┏━━

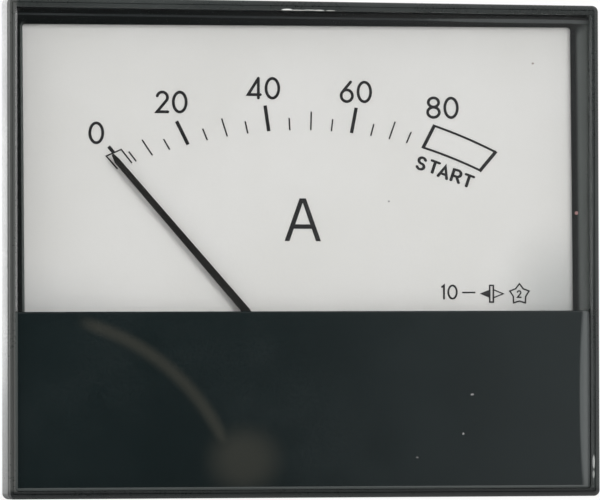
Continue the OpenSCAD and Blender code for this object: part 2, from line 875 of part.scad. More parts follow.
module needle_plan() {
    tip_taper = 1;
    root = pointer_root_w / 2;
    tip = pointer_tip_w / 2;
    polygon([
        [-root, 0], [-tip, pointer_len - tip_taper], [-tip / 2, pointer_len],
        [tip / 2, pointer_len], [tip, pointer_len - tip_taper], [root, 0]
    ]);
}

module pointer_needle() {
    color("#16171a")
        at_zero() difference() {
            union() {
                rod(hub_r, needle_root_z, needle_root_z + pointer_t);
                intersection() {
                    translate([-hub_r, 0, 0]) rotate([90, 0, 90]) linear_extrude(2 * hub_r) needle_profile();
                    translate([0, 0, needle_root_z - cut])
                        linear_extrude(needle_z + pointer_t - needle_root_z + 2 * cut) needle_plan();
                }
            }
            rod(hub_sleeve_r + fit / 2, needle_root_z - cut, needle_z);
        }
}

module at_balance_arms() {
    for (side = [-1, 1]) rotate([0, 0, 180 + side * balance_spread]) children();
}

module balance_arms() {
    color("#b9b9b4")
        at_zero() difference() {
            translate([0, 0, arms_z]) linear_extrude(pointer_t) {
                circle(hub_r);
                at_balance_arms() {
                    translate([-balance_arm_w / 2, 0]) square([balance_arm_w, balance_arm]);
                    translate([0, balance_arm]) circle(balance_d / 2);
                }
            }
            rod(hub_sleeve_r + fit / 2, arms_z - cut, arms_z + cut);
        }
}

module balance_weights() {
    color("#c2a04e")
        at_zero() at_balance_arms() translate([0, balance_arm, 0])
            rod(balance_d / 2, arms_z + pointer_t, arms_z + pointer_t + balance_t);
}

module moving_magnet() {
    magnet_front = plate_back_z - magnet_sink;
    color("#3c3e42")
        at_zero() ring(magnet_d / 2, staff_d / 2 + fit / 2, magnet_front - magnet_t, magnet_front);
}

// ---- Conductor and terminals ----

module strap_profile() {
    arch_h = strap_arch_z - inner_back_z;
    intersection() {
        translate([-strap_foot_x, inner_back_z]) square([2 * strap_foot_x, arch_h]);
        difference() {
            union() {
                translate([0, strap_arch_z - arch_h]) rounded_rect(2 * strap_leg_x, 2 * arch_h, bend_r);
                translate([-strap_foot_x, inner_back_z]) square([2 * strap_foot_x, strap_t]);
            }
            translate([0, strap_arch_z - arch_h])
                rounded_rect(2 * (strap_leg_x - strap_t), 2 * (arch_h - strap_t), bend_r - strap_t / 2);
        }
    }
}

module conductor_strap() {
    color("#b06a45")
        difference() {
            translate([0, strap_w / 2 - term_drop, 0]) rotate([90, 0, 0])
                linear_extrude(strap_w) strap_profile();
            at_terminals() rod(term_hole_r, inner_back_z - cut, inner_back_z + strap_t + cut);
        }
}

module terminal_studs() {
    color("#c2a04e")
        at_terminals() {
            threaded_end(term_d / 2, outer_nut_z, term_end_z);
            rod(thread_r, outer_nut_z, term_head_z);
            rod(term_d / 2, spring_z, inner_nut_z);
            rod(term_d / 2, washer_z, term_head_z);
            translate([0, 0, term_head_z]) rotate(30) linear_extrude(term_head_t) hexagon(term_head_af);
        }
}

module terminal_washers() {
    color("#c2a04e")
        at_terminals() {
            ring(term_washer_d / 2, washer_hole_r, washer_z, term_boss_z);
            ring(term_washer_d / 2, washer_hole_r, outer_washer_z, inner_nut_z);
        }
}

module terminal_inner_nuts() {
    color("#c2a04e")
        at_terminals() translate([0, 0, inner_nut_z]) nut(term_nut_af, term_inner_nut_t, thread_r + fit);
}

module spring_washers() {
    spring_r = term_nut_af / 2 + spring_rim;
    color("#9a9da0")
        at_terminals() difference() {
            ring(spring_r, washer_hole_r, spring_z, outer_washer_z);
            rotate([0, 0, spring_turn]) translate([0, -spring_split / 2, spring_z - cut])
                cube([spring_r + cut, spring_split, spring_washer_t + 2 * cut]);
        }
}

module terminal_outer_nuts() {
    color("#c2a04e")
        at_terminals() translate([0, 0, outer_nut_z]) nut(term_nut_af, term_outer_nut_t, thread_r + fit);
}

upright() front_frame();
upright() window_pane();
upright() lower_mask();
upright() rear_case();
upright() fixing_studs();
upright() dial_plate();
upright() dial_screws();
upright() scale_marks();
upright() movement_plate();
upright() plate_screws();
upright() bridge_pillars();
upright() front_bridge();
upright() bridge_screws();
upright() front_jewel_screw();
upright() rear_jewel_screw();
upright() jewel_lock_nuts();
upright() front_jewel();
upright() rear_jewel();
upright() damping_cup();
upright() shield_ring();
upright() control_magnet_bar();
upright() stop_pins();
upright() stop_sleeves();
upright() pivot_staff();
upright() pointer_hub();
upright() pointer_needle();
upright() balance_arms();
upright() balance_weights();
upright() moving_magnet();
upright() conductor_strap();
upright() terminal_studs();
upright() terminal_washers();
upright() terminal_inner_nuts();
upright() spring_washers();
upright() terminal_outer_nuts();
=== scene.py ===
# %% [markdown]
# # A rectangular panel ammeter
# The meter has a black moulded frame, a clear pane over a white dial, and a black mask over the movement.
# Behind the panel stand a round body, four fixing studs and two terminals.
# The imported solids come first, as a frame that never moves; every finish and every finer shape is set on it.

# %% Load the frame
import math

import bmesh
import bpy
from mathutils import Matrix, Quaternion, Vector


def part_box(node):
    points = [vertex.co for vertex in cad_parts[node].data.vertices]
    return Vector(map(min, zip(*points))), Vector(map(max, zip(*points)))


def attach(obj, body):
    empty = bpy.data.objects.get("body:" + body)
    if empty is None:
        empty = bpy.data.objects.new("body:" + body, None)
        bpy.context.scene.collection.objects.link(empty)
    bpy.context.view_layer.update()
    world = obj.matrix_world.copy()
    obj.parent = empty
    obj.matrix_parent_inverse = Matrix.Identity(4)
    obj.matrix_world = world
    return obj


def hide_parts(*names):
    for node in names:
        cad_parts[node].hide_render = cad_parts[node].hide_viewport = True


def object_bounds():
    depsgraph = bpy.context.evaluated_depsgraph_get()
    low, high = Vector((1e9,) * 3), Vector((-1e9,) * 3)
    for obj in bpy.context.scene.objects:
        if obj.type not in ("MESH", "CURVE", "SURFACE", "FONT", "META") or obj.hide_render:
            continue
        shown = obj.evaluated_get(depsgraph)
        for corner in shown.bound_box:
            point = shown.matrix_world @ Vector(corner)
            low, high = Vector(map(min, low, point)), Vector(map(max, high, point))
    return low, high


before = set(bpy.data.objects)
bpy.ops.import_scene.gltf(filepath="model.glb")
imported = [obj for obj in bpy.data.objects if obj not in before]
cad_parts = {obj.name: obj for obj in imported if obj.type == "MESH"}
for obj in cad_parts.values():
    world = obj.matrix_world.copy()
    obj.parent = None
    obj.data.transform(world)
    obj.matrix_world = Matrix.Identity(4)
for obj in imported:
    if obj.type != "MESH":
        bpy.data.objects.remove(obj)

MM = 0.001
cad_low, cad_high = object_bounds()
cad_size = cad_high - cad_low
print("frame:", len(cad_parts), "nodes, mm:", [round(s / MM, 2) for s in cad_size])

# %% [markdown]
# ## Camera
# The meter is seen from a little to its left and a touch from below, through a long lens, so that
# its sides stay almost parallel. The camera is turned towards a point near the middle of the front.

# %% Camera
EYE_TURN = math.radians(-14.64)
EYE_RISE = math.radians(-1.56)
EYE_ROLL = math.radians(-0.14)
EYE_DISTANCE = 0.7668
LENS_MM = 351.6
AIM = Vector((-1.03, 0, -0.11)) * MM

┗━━

Only the lines from the one bearing "upright() front_frame();" through the one bearing "for node in" should be repeated, exactly as given.

upright() front_frame();
upright() window_pane();
upright() lower_mask();
upright() rear_case();
upright() fixing_studs();
upright() dial_plate();
upright() dial_screws();
upright() scale_marks();
upright() movement_plate();
upright() plate_screws();
upright() bridge_pillars();
upright() front_bridge();
upright() bridge_screws();
upright() front_jewel_screw();
upright() rear_jewel_screw();
upright() jewel_lock_nuts();
upright() front_jewel();
upright() rear_jewel();
upright() damping_cup();
upright() shield_ring();
upright() control_magnet_bar();
upright() stop_pins();
upright() stop_sleeves();
upright() pivot_staff();
upright() pointer_hub();
upright() pointer_needle();
upright() balance_arms();
upright() balance_weights();
upright() moving_magnet();
upright() conductor_strap();
upright() terminal_studs();
upright() terminal_washers();
upright() terminal_inner_nuts();
upright() spring_washers();
upright() terminal_outer_nuts();
=== scene.py ===
# %% [markdown]
# # A rectangular panel ammeter
# The meter has a black moulded frame, a clear pane over a white dial, and a black mask over the movement.
# Behind the panel stand a round body, four fixing studs and two terminals.
# The imported solids come first, as a frame that never moves; every finish and every finer shape is set on it.

# %% Load the frame
import math

import bmesh
import bpy
from mathutils import Matrix, Quaternion, Vector


def part_box(node):
    points = [vertex.co for vertex in cad_parts[node].data.vertices]
    return Vector(map(min, zip(*points))), Vector(map(max, zip(*points)))


def attach(obj, body):
    empty = bpy.data.objects.get("body:" + body)
    if empty is None:
        empty = bpy.data.objects.new("body:" + body, None)
        bpy.context.scene.collection.objects.link(empty)
    bpy.context.view_layer.update()
    world = obj.matrix_world.copy()
    obj.parent = empty
    obj.matrix_parent_inverse = Matrix.Identity(4)
    obj.matrix_world = world
    return obj


def hide_parts(*names):
    for node in names:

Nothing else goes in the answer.